This fallen world sometimes falls on us. It can be easy to be overwhelmed with all that’s wrong in our world. Watch the news and you’ll be hit with one horror story after another, one heart-wrench tale after another. War, violence, oppression, terrorism, child endangerment, and death swirl around us. And that’s just the tip of the iceberg. Our own emotional, psychological, and relation pain runs even deeper. It can be tempting to surrender to despair some days. But to give in to hopelessness is to deny the resurrection of Jesus Christ, for it His resurrection is the foundation of true and everlasting hope.
Peter makes the connection between the resurrection of Jesus and hope. He writes:
Blessed be the God and Father of our Lord Jesus Christ! According to his great mercy, he has caused us to be born again to a living hope through the resurrection of Jesus Christ from the dead (1 Peter 1:3)
Peter parallels a “living” hope with a living savior. Our hope is alive because our God is a live. Our hope is “living” because it comes “through the resurrection of Jesus Christ from the dead.” In other words, the resurrection changes everything.
In the resurrection we see a number of significant hope-giving events happening. First, Jesus overcomes our enemies. Death could not keep him in its grip (Acts 2:24). He conquered that enemy (1 Cor. 15:54-57; Rom. 6:9). In fact Revelation tells us He owns death now, the enemy has been made a servant of the King (Rev. 1:18). Grief and loss can be overwhelming emotions. To lose someone we love is easily one of the hardest experiences of our fallen world that we encounter, and yet we can find hope even in this: knowing that God rules over even death. The dead are not gone, not simply exterminated from existence; no, rather they are in the very presence of God himself.
He defeated the power of sin too. The resurrection tells us that sin “no longer has dominion” over us (Rom. 6:14). In Romans 6 Paul draws the parallels between Christ death and our death to sin, and Christ’s resurrection and our “newness of life.” We read:
6 We know that our old self was crucified with him in order that the body of sin might be brought to nothing, so that we would no longer be enslaved to sin. 7 For one who has died has been set free from sin. 8 Now if we have died with Christ, we believe that we will also live with him. 9 We know that Christ, being raised from the dead, will never die again; death no longer has dominion over him. 10 For the death he died he died to sin, once for all, but the life he lives he lives to God. 11 So you also must consider yourselves dead to sin and alive to God in Christ Jesus. (Romans 6:6-11)
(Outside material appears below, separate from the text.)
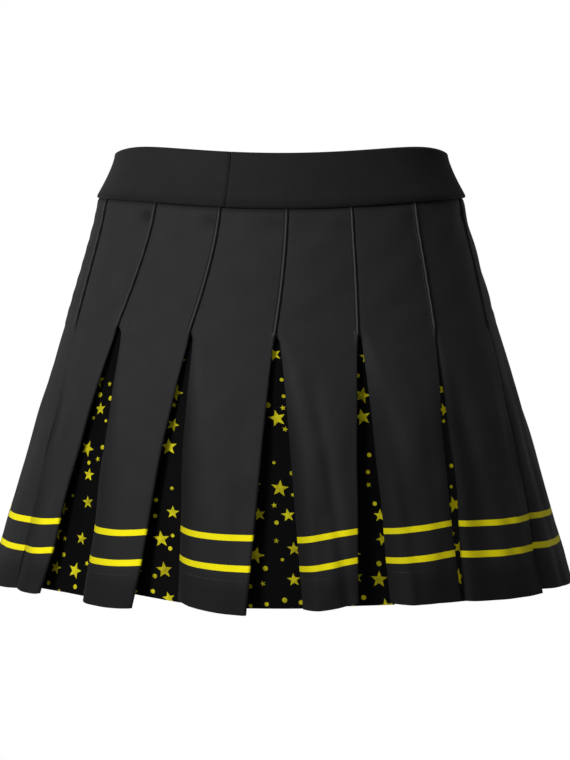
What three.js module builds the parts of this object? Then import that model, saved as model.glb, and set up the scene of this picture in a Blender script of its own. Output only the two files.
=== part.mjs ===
// A pleated cheer skirt: a two-part waistband with elastic and facing, sixteen panels that are
// stitched down to the hip line, and below it sixteen free pleats, each a panel with the printed
// inlay sewn to its left edge. Millimetres, +Z up, the front faces -Y, and the origin is the
// centre of the waist opening.
import * as THREE from 'three';

// Driving dimensions
const BAND_HEIGHT = 38;
const TOP_HALF_WIDTH = 124;
const TOP_HALF_DEPTH = 88;
const SEAM_HALF_WIDTH = 138;
const SEAM_HALF_DEPTH = 102;
const BAND_EASE = 1.4;
const FLARE_WIDTH = 0.3;
const FLARE_DEPTH = 0.25;
const FLARE_EASE = 12;
const FRONT_DIP = 7;
const FRONT_DIP_KEPT = 0.5;
const SIDE_DIP = 6;
const HIP_DROP = 92;
const HEM_DROP = 289;

// Fabric thicknesses, and the gap kept between pieces that touch
const BAND_CLOTH = 1.5;
const ELASTIC = 1.2;
const FACING_CLOTH = 1;
const PANEL_CLOTH = 1.5;
const INLAY_CLOTH = 1.2;
const TAPE_CLOTH = 0.8;
const GAP = 0.3;

// Where the folds between neighbouring panels lie round the body, in degrees from the front
// centre, and how far each fold is open at the hem, in degrees
const FOLD_AT_WAIST = [-70, -41, -18, 2.5, 22.5, 46, 78, 101, 124, 145, 165, 184, 203, 223, 245, 268];
const FOLD_AT_HIP = [-69, -47, -23.5, -1, 20.5, 44, 72, 95, 117.5, 139, 160, 181, 202, 223.5, 246, 268.5];
const FOLD_AT_HEM = [-62, -47.6, -24.6, -1, 18.2, 36.7, 60.4, 83, 107, 131, 154.5, 178, 202, 226, 250, 274];
const OPENING_AT_HEM = [0.3, 10, 7.9, 10.6, 7.4, 1.8, 0.3, 7, 9, 8, 10, 7, 9, 8, 6, 3];
const OPENING_AT_HIP = 0.3;
const OPENING_GROWTH = 0.6;
const SEAM_BEND = 1.5;
const PLEATS = FOLD_AT_WAIST.length;

// A panel's left edge curves in to the inlay, by the full recess where the fold stands open, and
// the inlay runs on behind the panel before
const RECESS_AT_HIP = 3;
const RECESS_AT_HEM = 14;
const RECESS_WIDTH = 0.3;
const OPEN_FOLD = 7;
const INLAY_UNDER_AT_HIP = 7;
const INLAY_UNDER_AT_HEM = 38;

const CHARCOAL = 0x2d2d2f;
const DARK_CHARCOAL = 0x242426;
const NEAR_BLACK = 0x0a0a0b;
const BLACK = 0x111112;
const LABEL_WHITE = 0xe4e2dc;

const { lerp, clamp, smoothstep, degToRad } = THREE.MathUtils;

// Half-axes of the body's oval at a drop below the waist seam. The band lies at negative drops,
// and it flares most near its seam.
function halfAxes(drop) {
  if (drop < 0) {
    const share = 1 - Math.pow(1 + drop / BAND_HEIGHT, BAND_EASE);
    return [
      lerp(SEAM_HALF_WIDTH, TOP_HALF_WIDTH, share),
      lerp(SEAM_HALF_DEPTH, TOP_HALF_DEPTH, share),
    ];
  }
  const flared = drop - FLARE_EASE * (1 - Math.exp(-drop / FLARE_EASE));
  return [SEAM_HALF_WIDTH + FLARE_WIDTH * flared, SEAM_HALF_DEPTH + FLARE_DEPTH * flared];
}

// A point on the body at an angle from the front centre, moved out along the oval's normal.
// The waist dips at the front and back, less so towards the hem, and the band's top edge also
// dips at the sides.
function bodyPoint(angle, drop, out = 0) {
  const [a, b] = halfAxes(drop);
  const turn = degToRad(angle);
  const sin = Math.sin(turn);
  const cos = Math.cos(turn);
  const normalLength = Math.hypot(b * sin, a * cos);
  const kept = Math.min(1, 1 - ((1 - FRONT_DIP_KEPT) * drop) / HEM_DROP);
  const frontDip = FRONT_DIP * Math.pow(Math.abs(cos), 3) * kept;
  const sideDip = SIDE_DIP * Math.pow(sin, 10) * Math.pow(clamp(-drop / BAND_HEIGHT, 0, 1), 2);
  return new THREE.Vector3(
    a * sin + (out * b * sin) / normalLength,
    -b * cos - (out * a * cos) / normalLength,
    -BAND_HEIGHT - frontDip - sideDip - drop,
  );
}

// The angle that a length along the oval takes up
function degreesFor(length, angle, drop) {
  const [a, b] = halfAxes(drop);
  const turn = degToRad(angle);
  return THREE.MathUtils.radToDeg(length / Math.hypot(a * Math.cos(turn), b * Math.sin(turn)));
}

// How far a drop lies along the free pleats: 0 at the hip line, 1 at the hem
function freeShare(drop) {
  return clamp((drop - HIP_DROP) / (HEM_DROP - HIP_DROP), 0, 1);
}

// Lists run round the body, so the fold after the last one is the first again
function aroundBody(list, index, fullTurn) {
  return list[index % PLEATS] + (index >= PLEATS ? fullTurn : 0);
}

function foldAngle(index, drop) {
  const atWaist = aroundBody(FOLD_AT_WAIST, index, 360);
  const atHip = aroundBody(FOLD_AT_HIP, index, 360);
  const atHem = aroundBody(FOLD_AT_HEM, index, 360);
  const stitched = lerp(atWaist, atHip, Math.pow(clamp(drop / HIP_DROP, 0, 1), SEAM_BEND));
  return stitched + (atHem - atHip) * freeShare(drop);
}

function foldOpening(index, drop) {
  const atHem = aroundBody(OPENING_AT_HEM, index, 0);
  return lerp(OPENING_AT_HIP, atHem, Math.pow(freeShare(drop), OPENING_GROWTH));
}

function recess(index, drop) {
  const open = smoothstep(aroundBody(OPENING_AT_HEM, index, 0), 0, OPEN_FOLD);
  return lerp(RECESS_AT_HIP, RECESS_AT_HEM, open * freeShare(drop));
}

// A closed sheet of cloth wrapped on the body between two edges. Each edge gives an angle for a
// drop, and out gives the outer face's distance from the body at a share of the width and a drop.
function clothGeometry({ left, right, top, bottom, columns, rows, thickness, out }) {
  const geometry = new THREE.BoxGeometry(1, 1, 1, columns, rows, 1);
  const position = geometry.attributes.position;
  for (let i = 0; i < position.count; i += 1) {
    const across = position.getX(i) + 0.5;
    const depth = 0.5 - position.getZ(i);
    const drop = lerp(top, bottom, 0.5 - position.getY(i));
    const angle = lerp(left(drop), right(drop), across);
    const point = bodyPoint(angle, drop, out(across, drop) - depth * thickness);
    position.setXYZ(i, point.x, point.y, point.z);
  }
  geometry.computeVertexNormals();
  return geometry;
}

function clothMesh(name, geometry, color, roughness) {
  const material = new THREE.MeshStandardMaterial({ color, roughness, metalness: 0 });
  const mesh = new THREE.Mesh(geometry, material);
  mesh.name = name;
  return mesh;
}

// A strip round the waist, between two angles and two drops
function waistStrip({ name, from, to, top, bottom, columns, rows, thickness, out, color }) {
  const middle = (top + bottom) / 2;
  const geometry = clothGeometry({
    left: () => from + degreesFor(GAP / 2, from, middle),
    right: () => to - degreesFor(GAP / 2, to, middle),
    top,
    bottom,
    columns,
    rows,
    thickness,
    out: () => out,
  });
  return clothMesh(name, geometry, color, 0.85);
}

function waistband() {
  const group = new THREE.Group();
  const frontJoin = -17;
  const backJoin = 180;
  const band = {
    top: -BAND_HEIGHT,
    bottom: 0,
    rows: 6,
    thickness: BAND_CLOTH,
    out: BAND_CLOTH,
    color: DARK_CHARCOAL,
  };
  group.add(
    waistStrip({ name: 'waistband_plain_section', from: backJoin - 360, to: frontJoin, columns: 34, ...band }),
    waistStrip({ name: 'waistband_ribbed_section', from: frontJoin, to: backJoin, columns: 41, ...band }),
  );
  const elasticOut = -GAP;
  const facingOut = elasticOut - ELASTIC - GAP;
  const ring = { from: -180, to: 180, columns: 75, rows: 1 };
  group.add(
    waistStrip({
      name: 'waistband_elastic',
      top: 2 - BAND_HEIGHT,
      bottom: -3,
      thickness: ELASTIC,
      out: elasticOut,
      color: BLACK,
      ...ring,
      rows: 6,
    }),
    waistStrip({
      name: 'waistband_facing',
      top: -BAND_HEIGHT,
      bottom: 0,
      thickness: FACING_CLOTH,
      out: facingOut,
      color: DARK_CHARCOAL,
      ...ring,
      rows: 6,
    }),
  );
  const tapeOut = -PANEL_CLOTH - GAP;
  group.add(
    waistStrip({
      name: 'waist_seam_tape',
      top: 1,
      bottom: 11,
      thickness: TAPE_CLOTH,
      out: tapeOut,
      color: BLACK,
      ...ring,
    }),
    waistStrip({
      name: 'care_label',
      from: -172,
      to: -160,
      top: 3,
      bottom: 45,
      columns: 2,
      rows: 3,
      thickness: 0.4,
      out: tapeOut - TAPE_CLOTH - 3 * GAP,
      color: LABEL_WHITE,
    }),
  );
  return group;
}

// The stitched-down part of a panel, between two fold lines
function hipPanel(index) {
  const geometry = clothGeometry({
    left: (drop) => foldAngle(index, drop) + degreesFor(GAP / 2, foldAngle(index, drop), drop),
    right: (drop) => foldAngle(index + 1, drop) - degreesFor(GAP / 2, foldAngle(index + 1, drop), drop),
    top: GAP,
    bottom: HIP_DROP,
    columns: 4,
    rows: 6,
    thickness: PANEL_CLOTH,
    out: () => 0,
  });
  return clothMesh(`hip_panel_${pleatNumber(index)}`, geometry, CHARCOAL, 0.9);
}

function pleatNumber(index) {
  return String(index + 1).padStart(2, '0');
}

// How far a pleat panel's outer face lies in from the body: nothing from its middle to its right
// edge, and its fold's recess at its left edge
function panelOut(index, across, drop) {
  const curl = Math.max(0, 1 - across / RECESS_WIDTH);
  return -recess(index, drop) * curl * curl;
}

// The free part of a panel, which hangs from the hip line
function pleatPanel(index) {
  const geometry = clothGeometry({
    left: (drop) => foldAngle(index, drop) + foldOpening(index, drop) / 2,
    right: (drop) => foldAngle(index + 1, drop) - foldOpening(index + 1, drop) / 2,
    top: HIP_DROP + GAP,
    bottom: HEM_DROP,
    columns: 7,
    rows: 5,
    thickness: PANEL_CLOTH,
    out: (across, drop) => panelOut(index, across, drop),
  });
  return clothMesh(`pleat_panel_${pleatNumber(index)}`, geometry, CHARCOAL, 0.9);
}

// The printed inlay: sewn behind its own panel's left edge, across the fold, and on behind the
// panel before
function pleatInlay(index) {
  const rightEdge = (drop) => foldAngle(index, drop) + foldOpening(index, drop) / 2;
  const geometry = clothGeometry({
    left: (drop) => {
      const under = lerp(INLAY_UNDER_AT_HIP, INLAY_UNDER_AT_HEM, freeShare(drop));
      const edge = rightEdge(drop) - foldOpening(index, drop);
      return edge - degreesFor(under, edge, drop);
    },
    right: rightEdge,
    top: HIP_DROP + GAP,
    bottom: HEM_DROP - 1,
    columns: 4,
    rows: 5,
    thickness: INLAY_CLOTH,
    out: (across, drop) => -recess(index, drop) - PANEL_CLOTH - GAP,
  });
  return clothMesh(`pleat_inlay_${pleatNumber(index)}`, geometry, NEAR_BLACK, 0.8);
}

// A free pleat swings on the hip line, so its group sits there, at the middle of its panel
function pleat(index) {
  const middle = (foldAngle(index, HIP_DROP) + foldAngle(index + 1, HIP_DROP)) / 2;
  const hinge = bodyPoint(middle, HIP_DROP);
  const group = new THREE.Group();
  group.position.copy(hinge);
  for (const mesh of [pleatPanel(index), pleatInlay(index)]) {
    mesh.geometry.translate(-hinge.x, -hinge.y, -hinge.z);
    group.add(mesh);
  }
  return group;
}

const skirt = new THREE.Group();
skirt.add(waistband());
for (let index = 0; index < PLEATS; index += 1) {
  skirt.add(hipPanel(index), pleat(index));
}

export default skirt;
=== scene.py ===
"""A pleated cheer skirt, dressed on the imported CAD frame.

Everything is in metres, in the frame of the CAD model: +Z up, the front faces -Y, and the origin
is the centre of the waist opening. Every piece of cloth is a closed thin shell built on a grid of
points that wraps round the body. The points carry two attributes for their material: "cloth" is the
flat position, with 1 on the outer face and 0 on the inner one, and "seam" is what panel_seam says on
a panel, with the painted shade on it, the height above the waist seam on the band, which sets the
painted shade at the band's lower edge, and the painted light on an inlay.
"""
import math
import random

import bpy
import numpy as np
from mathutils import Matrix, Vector


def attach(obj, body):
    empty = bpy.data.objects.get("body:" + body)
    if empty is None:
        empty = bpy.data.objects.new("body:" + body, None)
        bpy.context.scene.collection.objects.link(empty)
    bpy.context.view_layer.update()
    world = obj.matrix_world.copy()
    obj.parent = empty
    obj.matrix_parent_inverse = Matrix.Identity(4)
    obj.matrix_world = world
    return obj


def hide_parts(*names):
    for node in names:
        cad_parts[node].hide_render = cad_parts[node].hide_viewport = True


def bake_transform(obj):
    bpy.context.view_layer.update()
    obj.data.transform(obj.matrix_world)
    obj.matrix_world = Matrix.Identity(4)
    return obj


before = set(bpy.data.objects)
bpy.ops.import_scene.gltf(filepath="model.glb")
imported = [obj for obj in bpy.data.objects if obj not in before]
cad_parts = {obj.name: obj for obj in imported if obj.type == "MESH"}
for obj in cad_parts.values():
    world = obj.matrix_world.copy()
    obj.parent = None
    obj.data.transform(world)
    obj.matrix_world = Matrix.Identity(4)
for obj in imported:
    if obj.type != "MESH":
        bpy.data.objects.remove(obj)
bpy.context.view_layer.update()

MM = 0.001

# The body of the skirt, as in the CAD model: the ovals of the top edge and of the waist seam, the
# flare below them, and how far the waist dips at the front and back and the top edge at the sides.
# Only the band's side (BAND_EASE) is a little more hollow here. A metre of drop is SLANT metres of
# cloth.
BAND_HEIGHT = 38 * MM
TOP_HALF_WIDTH, TOP_HALF_DEPTH = 124 * MM, 88 * MM
SEAM_HALF_WIDTH, SEAM_HALF_DEPTH = 138 * MM, 102 * MM
BAND_EASE = 1.8
FLARE_WIDTH, FLARE_DEPTH, FLARE_EASE = 0.3, 0.25, 12 * MM
FRONT_DIP = 7 * MM
FRONT_DIP_KEPT = 0.5
SIDE_DIP = 6 * MM
HIP_DROP = 92 * MM
HEM_DROP = 289 * MM
SLANT = 1.04

# The folds between the panels, in degrees from the front centre, as in the CAD model. SEAM_BEND
# curves the stitched part, and FOLD_BOW moves the free part sideways halfway down.
FOLD_AT_WAIST = [-70, -41, -18, 2.5, 22.5, 46, 78, 101, 124, 145, 165, 184, 203, 223, 245, 268]
FOLD_AT_HIP = [-69, -47, -23.5, -1, 20.5, 44, 72, 95, 117.5, 139, 160, 181, 202, 223.5, 246, 268.5]
FOLD_AT_HEM = [-62, -47.6, -24.6, -1, 18.2, 36.7, 60.4, 83, 107, 131, 154.5, 178, 202, 226, 250, 274]
FOLD_BOW = [0, -1.25, -1.1, 0, 0, 0, 0, 0, 0, 0, 0, 0, 0, 0, 0, 0]
SEAM_BEND = 1.5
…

Because Christ lives we can be freed from the power of sin. There is a great temptation to give into a spiritual despair that says, “I will never break free from this sin.” We all have enslaving sins, life-dominating struggles. Maybe yours is alcoholism or pornography, or maybe it’s something more socially acceptable like gossip or gluttony. We may fight to get clean, sober-up, break the bad habit, stop the sin. We may repent, and yet often we find ourselves right back in the same cycle. It is tempting to think that it is futile to fight, that we will never change, that we will never be free. But there is hope: Christ is raised from the dead and the death He died to sin was once and for all! So we are united with Christ that we too may be dead to sin. One day sin will be no more!
Secondly, because Christ has been raised there is a bright future. Despair and hopelessness see no future. The end is nigh in their tiny worlds. Pain is meaningless and valueless. But because Christ has been raised we know that there is a real future to be anticipated and longed for. Christ has conquered death so that we too should live eternally. Paul writes to the Corinthians saying that they can trust that their loved ones will rise again precisely because Christ has risen. Their resurrection is connected to His. Jesus is the resurrection. He doesn’t just rise from the dead, He is the power of resurrection. Everyone “who believes in [Jesus] will live even if he dies” (John 11:25-26). There is a bright future for the believer.
Jesus’ resurrection changes everything. His supernatural life had demonstrated that the new world will not be like the old one. There will be no more death, no more sorrow, no more heartache, no more loss (Rev. 21:4). The new life we live will be marked by joy in the very presence of the Lord. We will experience a complete transformation of our bodies and our souls. We will be truly new creations in Christ. There is great hope. So much great hope that Paul says the “sufferings of this present age are not worth comparing to the weight of glory that is to be revealed” (Rom. 8:18). That’s not meant to diminish the real hurt we do experience in this life, but rather to put it in perspective. As Peter says:
And after you have suffered a little while, the God of all grace, who has called you to his eternal glory in Christ, will himself restore, confirm, strengthen, and establish you. (1 Peter 5:10)
The resurrection of Christ promises a great future, in spite of the sufferings we now experience.
Hopelessness and despair deny all of this. They do not contend with the truths and promises of God. Hopelessness and despair shrink our world to see only our troubles, only our sorrows, only our griefs. These are real and powerful, and they are hard to wrestle with, yet there is hope. The resurrection of Christ is full of hope. It is the declaration that God’s Kingdom has broken into the world and He is slowly making all things new. Cling to the empty tomb, friends, and find that there is much in which to hope.